When running a program on GDB, usually, the arguments for the program are given at the run command. Is there a way to run the program using GDB and as well as give arguments within a shell script?
I saw an answer in a related question, mentioning that we can attach GDB to the program after the script starts executing. But then I will have to 'wait' the program.
Is there another way to do this?
19 Answers
You can run gdb with --args parameter:
gdb --args executablename arg1 arg2 arg3If you are doing this often (e.g. when running GDB from a script), you might want to consider the following arguments to automate things further. First, you can place your GDB commands (such as 'run') in a text file and provide the filename to the -x argument. Second, you can have GDB exit after running your commands by providing the --batch argument. A full example:
gdb -x commands.txt --batch --args executablename arg1 arg2 arg3 6 gdb -ex=r --args myprogram arg1 arg2-ex=r is short for -ex=run and tells gdb to run your program immediately, rather than wait for you to type "run" at the prompt. Then --args says that everything that follows is the command and arguments, just as you'd normally type them at the commandline prompt.

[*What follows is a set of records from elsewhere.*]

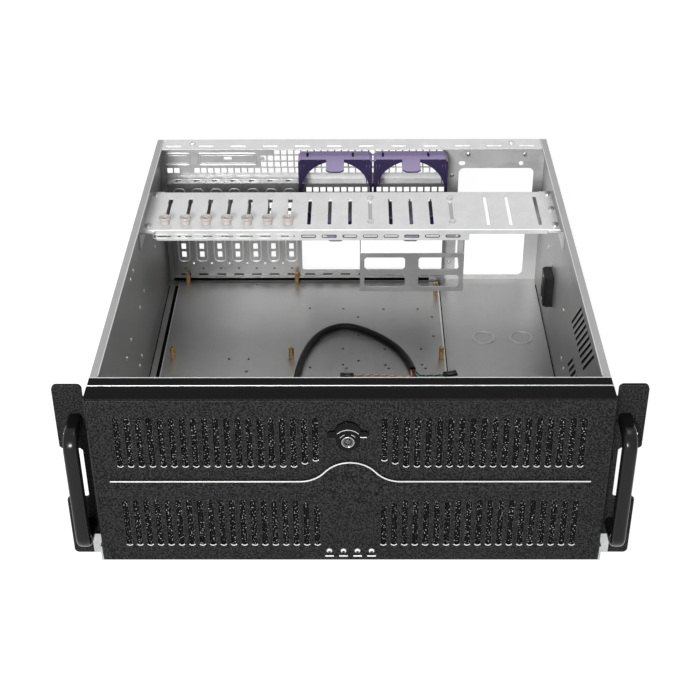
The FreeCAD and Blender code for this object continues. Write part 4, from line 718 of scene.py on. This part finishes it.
def seams():
    """Painted shade where the sheets meet: near-black strips along the seams, louvre slots, lower rear wall
    and bar slots; painted highlights: raised strips in the lighter sheet colour beside the louvres, along
    the tray's edges and round the floor's knock-outs.
    """
    gap, edge = bmesh.new(), bmesh.new()
    line(gap, (-201.6, 131, 1.0), (-201.6, 455, 1.0), UP, 4.4, 0.15)
    line(edge, (-198.4, 131, TRAY_TOP), (-198.4, 455, TRAY_TOP), UP, 1.0, 0.25)
    line(edge, (97.6, 131, TRAY_TOP), (97.6, 455, TRAY_TOP), UP, 1.6, 0.3)
    line(gap, (99.6, 131, 2.2), (99.6, 455, 2.2), UP, 1.1, 0.1)
    for side in (-1, 1):
        line(gap, (side * 210.4, 60, 1.0), (side * 210.4, 456, 1.0), UP, 1.1, 0.15)
    line(gap, (-205, LOWER_REAR_Y, 8.2), (88, LOWER_REAR_Y, 8.2), FORWARD, 3.6, 0.3)
    for number in range(13):
        x = -190.8 + COVER_PITCH * number
        line(gap, (x - 5.4, LOWER_REAR_Y, 14.9), (x + 5.4, LOWER_REAR_Y, 14.9), FORWARD, 1.7, 0.25, 2)
        if number < 7:
            line(gap, (x - 4, LOWER_REAR_Y, 26.7), (x + 4, LOWER_REAR_Y, 26.7), FORWARD, 1.0, 0.25, 2)
            line(gap, (x - 1.1, LOWER_REAR_Y, 23), (x + 1.1, LOWER_REAR_Y, 23), FORWARD, 2.0, 0.25, 2)
    for rear, low, rise, count in ((205, 106, 44, 9), (203, 58, 24, 5)):
        for number in range(count):
            y = rear + 2.2 - 9.9 * number
            x, foot, head, inward = 211.02, low + 1, low + rise - 1, (-1, 0, 0)
            line(gap, (x, y - 1, foot), (x, y - rise + 1, head), inward, 3.6, 0.2, 2)
            line(edge, (x, y + 2.2, foot), (x, y - rise + 4.2, head), inward, 0.8, 0.5, 2)
    for x in (142.3, 183.1):
        bead(edge, [(x + 11.6 * math.cos(t), 344 + 11.6 * math.sin(t), 1.0) for t in
                    np.linspace(0, 2 * math.pi, 41)[:-1]], UP, 1.8, 0.7)
    for number in range(8):
        x = -42.5 + BAR_PITCH * number
        loop = [(a, 294.98, z) for a, z in rounded_loop(x - 7, x + 7, 151.4, 154, 0.9, 3)]
        bead(gap, loop, FORWARD, 0.8, 0.15)
    # The near-black strips are painted shade; the lighter sheet strips are painted highlights.
    piece("sheet_gaps", gap, SHADE_BLACK, "case", smooth=False)
    piece("pressed_edges", edge, SHEET, "case")


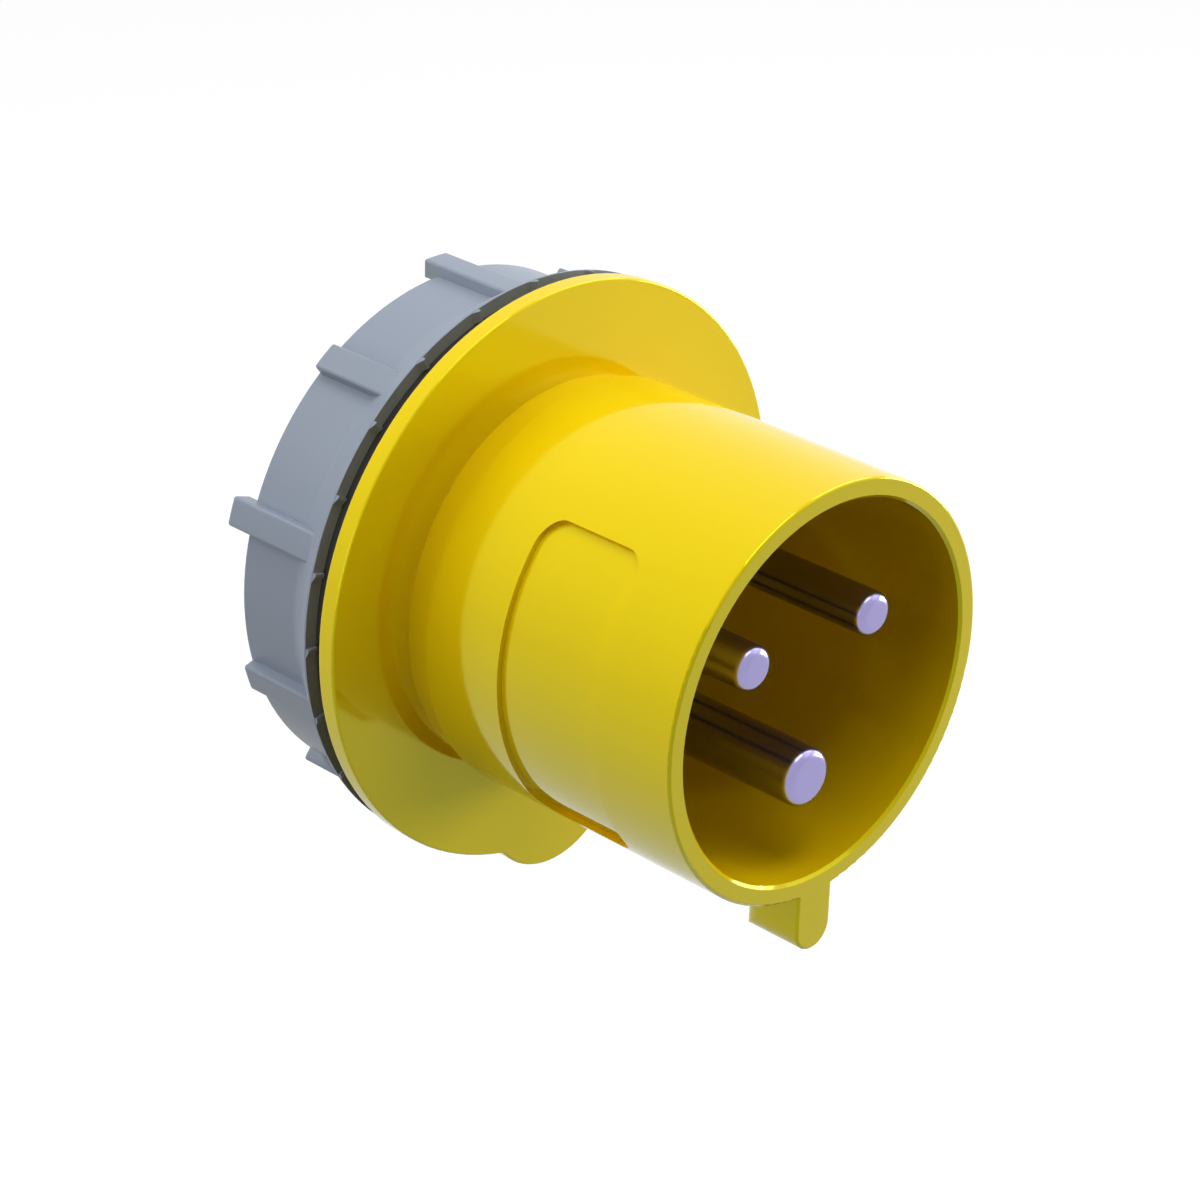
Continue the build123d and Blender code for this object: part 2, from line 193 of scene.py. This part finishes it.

Another way to do this, which I personally find slightly more convenient and intuitive (without having to remember the --args parameter), is to compile normally, and use r arg1 arg2 arg3 directly from within gdb, like so:
$ gcc -g *.c *.h
$ gdb ./a.out
(gdb) r arg1 arg2 arg3 3 You could create a file with context:
run arg1 arg2 arg3 etc
program inputAnd call gdb like
gdb prog < file Much too late, but here is a method that works during gdb session.
gdb <executable>
then
(gdb) apropos argument
This will return lots of matches, the useful one is set args.
set args -- Set argument list to give program being debugged when it is started.
set args arg1 arg2 ...
then
r
This will run the program, passing to main(argc, argv) the arguments and the argument count.
If the --args parameter is not working on your machine (i.e. on Solaris 8), you may start gdb like
gdb -ex "set args <arg 1> <arg 2> ... <arg n>"And you can combine this with inputting a file to stdin and "running immediatelly":
gdb -ex "set args <arg 1> <arg 2> ... <arg n> < <input file>" -ex "r" In addition to the answer of Hugo Ideler.
When using arguments having themself prefix like -- or -, I was not sure to conflict with gdb one.
It seems gdb takes all after args option as arguments for the program.
At first I wanted to be sure, I ran gdb with quotes around your args, it is removed at launch.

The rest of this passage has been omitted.